Bartlett avenged a 61-56 early-January loss to Elgin Friday night, and they did it the old fashioned way: with a lot of defense and hot shooting.

After trailing the Maroons 29-24 at halftime and 37-32 with 3:37 remaining in the third quarter, Bartlett closed the period with a 15-2 run to take an eight-point lead into the final quarter. And then the Hawks hit the afterburners, outscoring Elgin 27-15 in the final quarter to win going away, 74-54.

Bartlett was 32 of 58 from the floor, including a torrid 12 of 15 in the final quarter, when they made good on their first 10 shots. Six-foot-three senior guard Austin Gates scored 18 of his team-high 22 points in the second half and also hauled down 10 rebounds, classmate Garrett Jurina, a 6-2 forward, had 19 points and 8 boards, and sophomore Hayden Angell added 13 off the bench.

The Maroons' sophomore Jeffrey Lomax, who left the game with an ankle injury just 90 seconds into the contest, returned to score a game-high 23 points. Junior Xavier Bonds had 14 points and senior Trey Yarber chipped in a dozen.

The win improves the Hawks to 7-19 overall and 4-10 in the Upstate Eight Conference. Elgin slides to 5-21, 2-13 in the league.

There's an old adage that says that one man's junk is another man's treasure. Elgin coach David Hess may take exception to that. The junk he saw from Bartlett Friday night was no treasure for the Maroons - it spelled their doom.

"Give them a lot of credit," Hess said. "They threw a bunch of junk defenses at us - triangle-and-two, a 1-3 chaser - and that really messed us up. We had three assists and 12 turnovers in the second half. We got behind and started pressing and gambling and it all fell apart."

Things started out well enough for Elgin. After the Hawks fashioned an 11-8 lead late in first quarter, Bonds bookended a drive down the lane capped a nifty scoop layup and a pair of free throws around a 3-pointer by Yarber, and the Maroons ended the first with a 15-11 lead.

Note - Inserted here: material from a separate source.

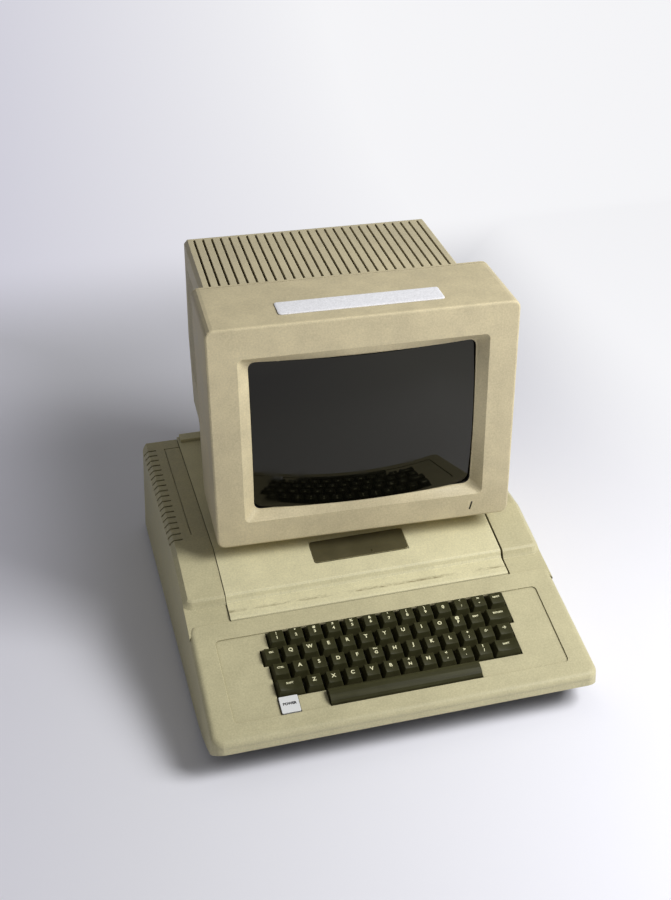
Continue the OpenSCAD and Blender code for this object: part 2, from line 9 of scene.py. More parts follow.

Elgin picked up in the second right where they ended the first, fashioning a mini 9-3 run that culminated with a Lomax layup to put the Maroons a 10-point lead, their largest of the night, at 24-14.

Bartlett crawled back into it in the final four minutes, eventually halving the deficit by the intermission.

"They beat us pretty good in the first half with some good pressure defense, and that put us in a bad position," explained Bartlett coach Jim Wolfsmith. "Then in the third, the difference was that we aggressively attacked their press, and that really got things going.

"And yeah, we play a ton of gimmicky defenses. I don't have the speed that [Hess] has, so we have to do things like that. On top of that, I thought Garrett, Austin, and (Mohamed) Abdelhafez all had really nice games."